> TASK INSTRUCTIONS
Write out, exactly as given, every line from the one holding "return bond.revolved()" to the one holding "obj.parent = None", including both.

> DATA BLOCK
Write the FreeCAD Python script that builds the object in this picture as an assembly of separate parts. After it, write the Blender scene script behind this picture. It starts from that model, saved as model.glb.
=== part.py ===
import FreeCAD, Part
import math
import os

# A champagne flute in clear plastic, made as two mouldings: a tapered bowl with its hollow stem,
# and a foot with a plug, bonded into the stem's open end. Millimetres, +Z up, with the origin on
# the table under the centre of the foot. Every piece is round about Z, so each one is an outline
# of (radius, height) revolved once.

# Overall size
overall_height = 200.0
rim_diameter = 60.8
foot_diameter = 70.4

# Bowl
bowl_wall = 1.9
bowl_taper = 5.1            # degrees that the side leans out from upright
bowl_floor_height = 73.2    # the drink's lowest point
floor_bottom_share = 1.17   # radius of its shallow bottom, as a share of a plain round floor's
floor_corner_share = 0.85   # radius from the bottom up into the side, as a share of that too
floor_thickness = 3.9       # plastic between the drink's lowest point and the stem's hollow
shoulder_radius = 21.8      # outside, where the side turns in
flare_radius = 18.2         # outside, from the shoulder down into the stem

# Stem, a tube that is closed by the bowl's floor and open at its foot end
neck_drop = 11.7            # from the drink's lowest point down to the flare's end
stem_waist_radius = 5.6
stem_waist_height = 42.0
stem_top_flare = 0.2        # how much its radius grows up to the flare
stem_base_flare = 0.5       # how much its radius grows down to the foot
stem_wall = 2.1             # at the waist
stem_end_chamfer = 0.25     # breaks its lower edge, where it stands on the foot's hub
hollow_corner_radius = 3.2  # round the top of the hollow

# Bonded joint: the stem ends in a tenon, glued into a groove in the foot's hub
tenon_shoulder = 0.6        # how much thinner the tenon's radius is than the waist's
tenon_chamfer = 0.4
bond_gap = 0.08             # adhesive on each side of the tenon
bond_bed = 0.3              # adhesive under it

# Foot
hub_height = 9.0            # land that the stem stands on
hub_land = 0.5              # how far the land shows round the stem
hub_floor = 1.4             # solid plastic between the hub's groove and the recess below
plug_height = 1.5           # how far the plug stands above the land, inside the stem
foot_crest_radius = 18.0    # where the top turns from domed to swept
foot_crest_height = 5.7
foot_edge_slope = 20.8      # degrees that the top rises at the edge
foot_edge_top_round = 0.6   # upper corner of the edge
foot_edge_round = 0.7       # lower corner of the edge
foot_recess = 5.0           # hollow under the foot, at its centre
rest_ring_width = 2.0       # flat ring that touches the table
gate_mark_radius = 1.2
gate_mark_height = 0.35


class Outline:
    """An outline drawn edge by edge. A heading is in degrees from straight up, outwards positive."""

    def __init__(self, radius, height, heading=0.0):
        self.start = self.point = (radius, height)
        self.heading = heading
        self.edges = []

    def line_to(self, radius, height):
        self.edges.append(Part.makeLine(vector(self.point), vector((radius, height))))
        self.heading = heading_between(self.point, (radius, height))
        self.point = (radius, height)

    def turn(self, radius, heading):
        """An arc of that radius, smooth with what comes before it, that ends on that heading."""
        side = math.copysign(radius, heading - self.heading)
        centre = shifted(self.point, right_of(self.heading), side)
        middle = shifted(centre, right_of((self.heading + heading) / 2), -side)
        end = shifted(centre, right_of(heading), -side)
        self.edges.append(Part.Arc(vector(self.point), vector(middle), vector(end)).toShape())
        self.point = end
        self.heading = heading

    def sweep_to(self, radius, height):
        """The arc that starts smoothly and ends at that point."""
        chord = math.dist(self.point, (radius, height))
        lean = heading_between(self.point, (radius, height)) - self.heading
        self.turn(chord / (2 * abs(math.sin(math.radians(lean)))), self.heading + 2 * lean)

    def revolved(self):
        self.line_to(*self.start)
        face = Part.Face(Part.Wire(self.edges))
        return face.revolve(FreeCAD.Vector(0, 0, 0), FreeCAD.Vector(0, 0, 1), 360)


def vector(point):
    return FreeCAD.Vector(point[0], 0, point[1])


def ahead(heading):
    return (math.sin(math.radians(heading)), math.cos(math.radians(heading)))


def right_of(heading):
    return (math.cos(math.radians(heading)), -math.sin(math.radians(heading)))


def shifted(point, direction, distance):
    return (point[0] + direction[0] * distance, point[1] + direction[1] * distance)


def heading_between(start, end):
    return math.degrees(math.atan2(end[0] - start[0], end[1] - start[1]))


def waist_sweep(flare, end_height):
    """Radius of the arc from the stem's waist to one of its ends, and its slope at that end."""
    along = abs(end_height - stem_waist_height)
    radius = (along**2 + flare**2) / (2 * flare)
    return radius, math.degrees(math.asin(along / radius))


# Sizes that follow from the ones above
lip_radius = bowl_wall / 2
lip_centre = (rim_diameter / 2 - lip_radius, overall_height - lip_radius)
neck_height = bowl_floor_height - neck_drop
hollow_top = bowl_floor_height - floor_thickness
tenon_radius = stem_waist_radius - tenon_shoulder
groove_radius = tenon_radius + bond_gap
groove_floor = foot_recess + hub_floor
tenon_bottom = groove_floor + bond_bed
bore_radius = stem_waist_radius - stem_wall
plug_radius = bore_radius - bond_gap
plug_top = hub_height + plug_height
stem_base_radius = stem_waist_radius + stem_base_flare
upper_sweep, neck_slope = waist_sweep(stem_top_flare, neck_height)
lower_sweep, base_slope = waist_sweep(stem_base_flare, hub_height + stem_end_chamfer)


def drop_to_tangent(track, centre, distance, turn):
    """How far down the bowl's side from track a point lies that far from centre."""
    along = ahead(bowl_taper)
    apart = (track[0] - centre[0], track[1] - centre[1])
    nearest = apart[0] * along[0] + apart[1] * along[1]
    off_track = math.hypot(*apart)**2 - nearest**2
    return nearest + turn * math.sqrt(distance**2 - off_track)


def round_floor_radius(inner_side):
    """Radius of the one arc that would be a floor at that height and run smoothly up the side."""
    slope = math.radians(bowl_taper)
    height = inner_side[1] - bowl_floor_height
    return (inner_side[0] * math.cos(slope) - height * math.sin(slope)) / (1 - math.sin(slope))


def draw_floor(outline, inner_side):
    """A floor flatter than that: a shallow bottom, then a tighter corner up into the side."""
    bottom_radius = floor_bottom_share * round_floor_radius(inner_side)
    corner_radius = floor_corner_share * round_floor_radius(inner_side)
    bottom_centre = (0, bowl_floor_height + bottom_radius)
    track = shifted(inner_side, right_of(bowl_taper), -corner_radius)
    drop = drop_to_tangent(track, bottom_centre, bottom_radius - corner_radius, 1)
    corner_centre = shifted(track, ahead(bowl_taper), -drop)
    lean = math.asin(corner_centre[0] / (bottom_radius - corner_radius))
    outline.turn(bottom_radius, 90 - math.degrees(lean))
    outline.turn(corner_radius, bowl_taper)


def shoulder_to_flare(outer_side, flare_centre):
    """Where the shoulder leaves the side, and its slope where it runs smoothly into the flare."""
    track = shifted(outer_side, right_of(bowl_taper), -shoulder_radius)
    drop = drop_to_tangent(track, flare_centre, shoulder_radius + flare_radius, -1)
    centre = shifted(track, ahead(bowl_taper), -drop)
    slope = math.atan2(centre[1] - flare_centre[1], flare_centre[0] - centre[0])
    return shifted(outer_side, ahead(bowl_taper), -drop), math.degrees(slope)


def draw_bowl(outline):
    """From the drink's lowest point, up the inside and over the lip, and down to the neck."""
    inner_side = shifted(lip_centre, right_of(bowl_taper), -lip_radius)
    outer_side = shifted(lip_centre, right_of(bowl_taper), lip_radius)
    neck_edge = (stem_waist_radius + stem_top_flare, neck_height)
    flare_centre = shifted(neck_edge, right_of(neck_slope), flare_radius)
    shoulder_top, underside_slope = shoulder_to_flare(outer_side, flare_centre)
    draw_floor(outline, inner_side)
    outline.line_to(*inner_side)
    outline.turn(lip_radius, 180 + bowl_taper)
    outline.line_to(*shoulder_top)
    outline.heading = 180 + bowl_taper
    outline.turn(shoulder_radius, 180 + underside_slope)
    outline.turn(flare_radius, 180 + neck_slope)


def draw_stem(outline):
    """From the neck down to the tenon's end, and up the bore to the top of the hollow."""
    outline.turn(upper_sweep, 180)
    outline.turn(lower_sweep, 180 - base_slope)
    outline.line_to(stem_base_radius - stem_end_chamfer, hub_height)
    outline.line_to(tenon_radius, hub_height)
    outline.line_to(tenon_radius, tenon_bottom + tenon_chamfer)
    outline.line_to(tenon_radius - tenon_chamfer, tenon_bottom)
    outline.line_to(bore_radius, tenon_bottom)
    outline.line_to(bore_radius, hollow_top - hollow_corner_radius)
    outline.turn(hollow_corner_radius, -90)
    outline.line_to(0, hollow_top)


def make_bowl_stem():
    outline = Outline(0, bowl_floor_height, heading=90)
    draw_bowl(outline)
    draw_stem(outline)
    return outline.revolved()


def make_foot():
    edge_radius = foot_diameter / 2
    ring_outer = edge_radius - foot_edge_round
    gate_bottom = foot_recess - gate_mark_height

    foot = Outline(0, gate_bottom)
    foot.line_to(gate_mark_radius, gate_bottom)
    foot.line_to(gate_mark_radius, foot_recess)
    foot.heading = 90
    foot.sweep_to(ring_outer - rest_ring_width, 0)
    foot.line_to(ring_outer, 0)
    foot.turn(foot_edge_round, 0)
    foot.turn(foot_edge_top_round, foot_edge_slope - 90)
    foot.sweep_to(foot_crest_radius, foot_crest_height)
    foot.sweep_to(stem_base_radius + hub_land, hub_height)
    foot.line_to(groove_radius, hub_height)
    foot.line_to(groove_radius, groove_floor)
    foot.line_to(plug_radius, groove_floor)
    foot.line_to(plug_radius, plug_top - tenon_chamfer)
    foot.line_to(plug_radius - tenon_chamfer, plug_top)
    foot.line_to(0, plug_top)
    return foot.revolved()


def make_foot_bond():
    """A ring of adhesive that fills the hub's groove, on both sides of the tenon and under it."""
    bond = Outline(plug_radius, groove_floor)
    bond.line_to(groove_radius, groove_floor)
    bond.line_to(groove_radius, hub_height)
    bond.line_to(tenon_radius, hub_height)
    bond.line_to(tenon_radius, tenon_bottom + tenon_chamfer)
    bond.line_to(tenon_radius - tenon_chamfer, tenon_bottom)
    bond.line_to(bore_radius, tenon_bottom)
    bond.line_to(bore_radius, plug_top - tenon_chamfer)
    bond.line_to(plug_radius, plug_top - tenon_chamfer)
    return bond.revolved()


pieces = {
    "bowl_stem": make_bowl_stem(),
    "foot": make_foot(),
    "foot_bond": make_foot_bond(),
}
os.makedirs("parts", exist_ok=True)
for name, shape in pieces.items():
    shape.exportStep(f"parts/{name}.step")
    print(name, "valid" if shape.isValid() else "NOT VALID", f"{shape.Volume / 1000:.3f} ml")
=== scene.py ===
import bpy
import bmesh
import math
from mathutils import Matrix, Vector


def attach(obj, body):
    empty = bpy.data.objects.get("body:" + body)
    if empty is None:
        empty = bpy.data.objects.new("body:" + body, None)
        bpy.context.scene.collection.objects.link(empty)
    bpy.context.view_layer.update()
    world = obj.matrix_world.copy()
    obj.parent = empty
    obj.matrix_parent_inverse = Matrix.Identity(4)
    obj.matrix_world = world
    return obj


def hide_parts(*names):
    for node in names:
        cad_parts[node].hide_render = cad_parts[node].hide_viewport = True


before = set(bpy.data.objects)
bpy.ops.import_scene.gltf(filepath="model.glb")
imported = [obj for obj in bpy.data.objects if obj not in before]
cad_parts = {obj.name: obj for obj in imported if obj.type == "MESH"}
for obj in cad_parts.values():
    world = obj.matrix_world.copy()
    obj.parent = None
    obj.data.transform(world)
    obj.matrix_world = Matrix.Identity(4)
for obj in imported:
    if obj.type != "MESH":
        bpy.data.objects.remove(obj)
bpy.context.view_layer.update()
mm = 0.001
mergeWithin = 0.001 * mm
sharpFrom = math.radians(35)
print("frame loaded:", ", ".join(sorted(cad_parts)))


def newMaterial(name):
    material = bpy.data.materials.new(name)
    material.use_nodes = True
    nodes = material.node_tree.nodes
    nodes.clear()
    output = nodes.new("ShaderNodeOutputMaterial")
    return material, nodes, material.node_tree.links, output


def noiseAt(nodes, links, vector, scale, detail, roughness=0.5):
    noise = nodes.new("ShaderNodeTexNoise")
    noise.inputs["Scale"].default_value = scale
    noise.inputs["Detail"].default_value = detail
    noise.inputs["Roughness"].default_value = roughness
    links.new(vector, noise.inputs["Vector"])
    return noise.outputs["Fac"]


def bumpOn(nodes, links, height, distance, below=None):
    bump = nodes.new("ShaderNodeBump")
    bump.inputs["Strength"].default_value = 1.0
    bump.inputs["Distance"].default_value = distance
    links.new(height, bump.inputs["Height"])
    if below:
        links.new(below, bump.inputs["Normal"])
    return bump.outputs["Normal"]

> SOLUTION
    return bond.revolved()


pieces = {
    "bowl_stem": make_bowl_stem(),
    "foot": make_foot(),
    "foot_bond": make_foot_bond(),
}
os.makedirs("parts", exist_ok=True)
for name, shape in pieces.items():
    shape.exportStep(f"parts/{name}.step")
    print(name, "valid" if shape.isValid() else "NOT VALID", f"{shape.Volume / 1000:.3f} ml")
=== scene.py ===
import bpy
import bmesh
import math
from mathutils import Matrix, Vector


def attach(obj, body):
    empty = bpy.data.objects.get("body:" + body)
    if empty is None:
        empty = bpy.data.objects.new("body:" + body, None)
        bpy.context.scene.collection.objects.link(empty)
    bpy.context.view_layer.update()
    world = obj.matrix_world.copy()
    obj.parent = empty
    obj.matrix_parent_inverse = Matrix.Identity(4)
    obj.matrix_world = world
    return obj


def hide_parts(*names):
    for node in names:
        cad_parts[node].hide_render = cad_parts[node].hide_viewport = True


before = set(bpy.data.objects)
bpy.ops.import_scene.gltf(filepath="model.glb")
imported = [obj for obj in bpy.data.objects if obj not in before]
cad_parts = {obj.name: obj for obj in imported if obj.type == "MESH"}
for obj in cad_parts.values():
    world = obj.matrix_world.copy()
    obj.parent = None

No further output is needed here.